Frequently Asked Questions
Comforting Batch-Cooked Slow-Cooker Beef & Vegetable Stew for January
Ingredients
Instructions
- Brown the Beef: Pat meat dry, season, sear in hot oil until crusty on two sides. Transfer to slow cooker.
- Sauté Aromatics: In same skillet cook onion, carrots, celery 5 min. Add tomato paste, garlic, paprika; cook 1 min. Scrape into cooker.
- Deglaze: Pour ½ cup stock into hot skillet, scrape browned bits, add to cooker.
- Add Broth & Long Veg: Remaining stock, porcini, thyme, bay, parsnips, rutabaga. Cover; cook LOW 8 hr.

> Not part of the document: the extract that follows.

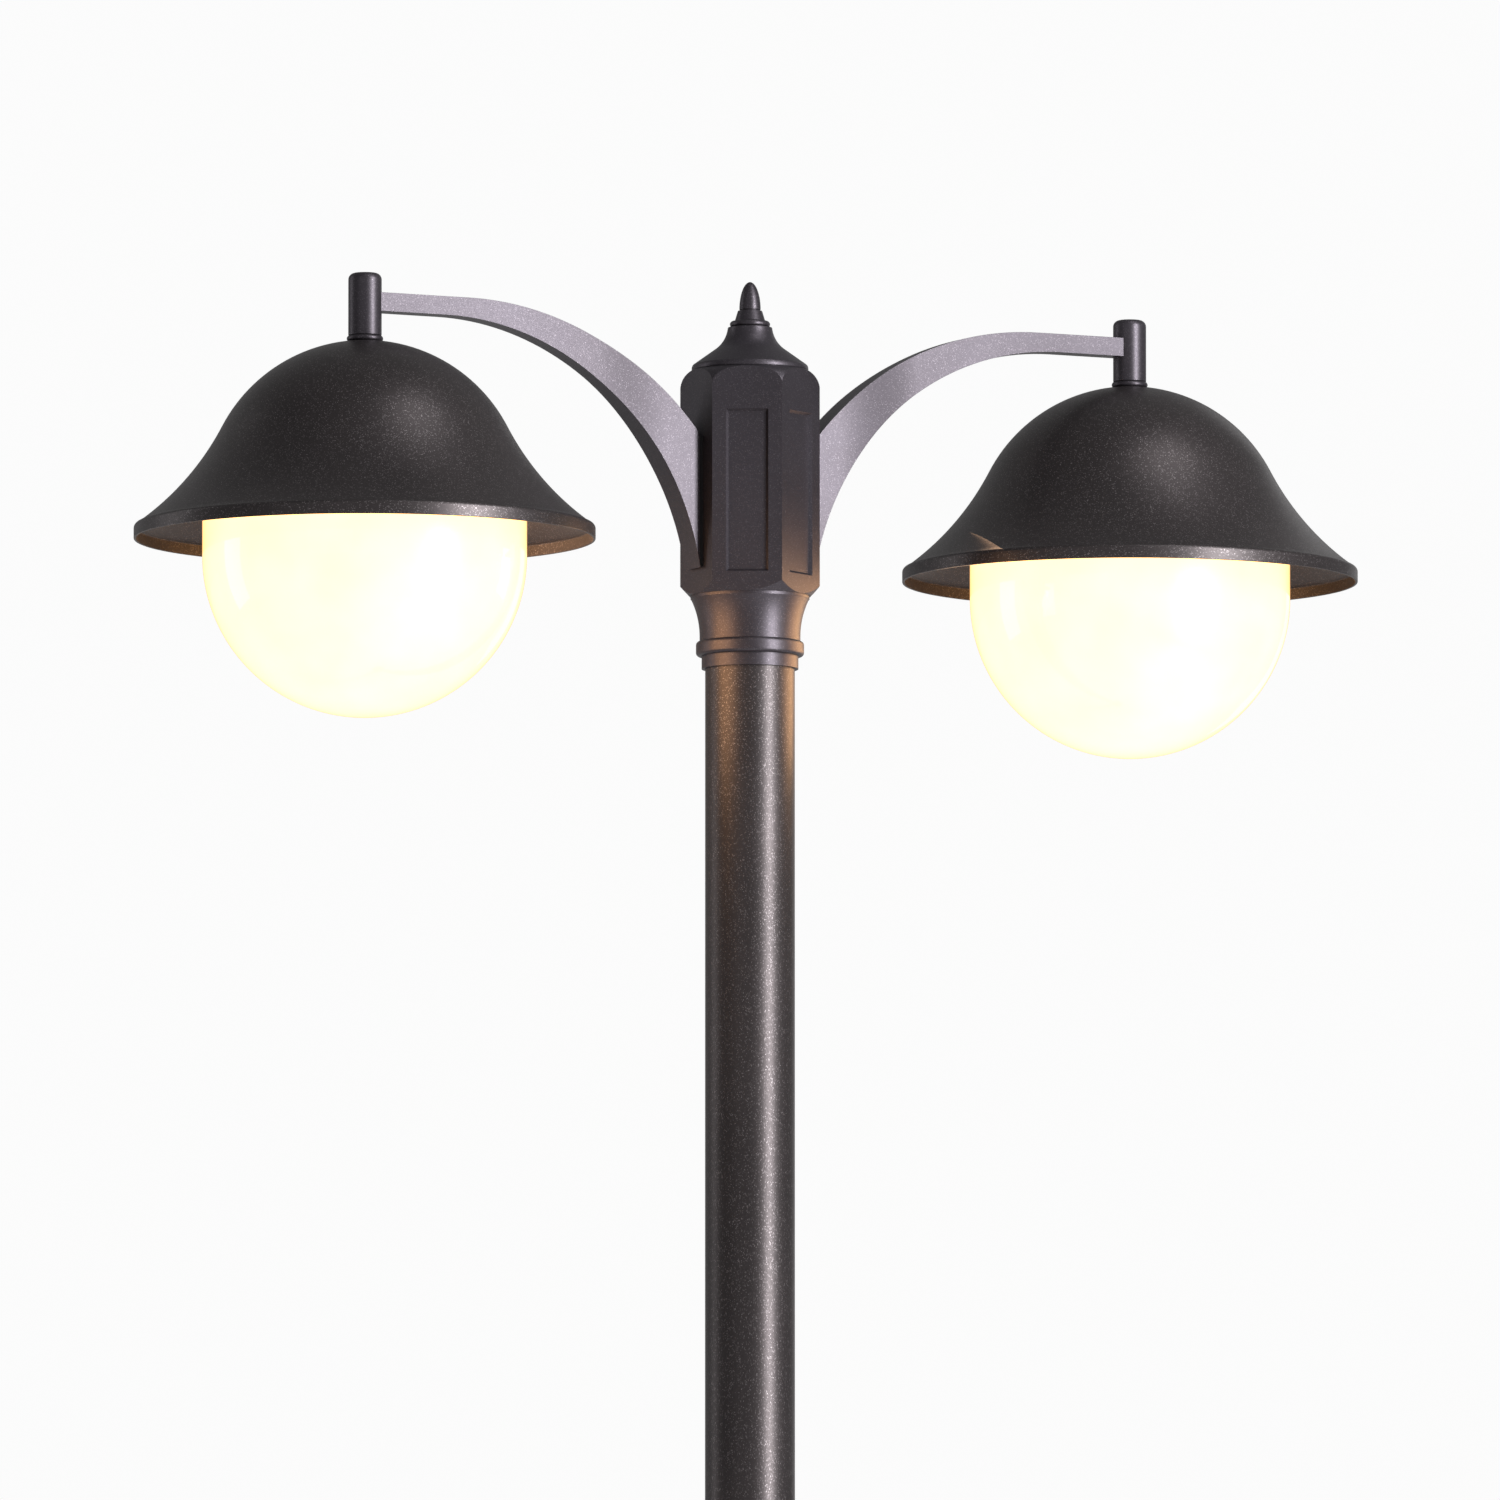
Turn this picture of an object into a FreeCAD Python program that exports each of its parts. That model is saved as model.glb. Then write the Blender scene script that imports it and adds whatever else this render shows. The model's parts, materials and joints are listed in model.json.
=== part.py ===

- Midway Veg: Stir in potatoes and kale after 6 hr on LOW.
- Finish: Remove thyme stems & bay. Season, add Worcestershire, soy, peas; rest 5 min. Garnish with parsley.
Recipe Notes
Stew thickens as it cools. Thin with stock or water when reheating. For a gluten-free version, verify Worcestershire and soy sauce labels.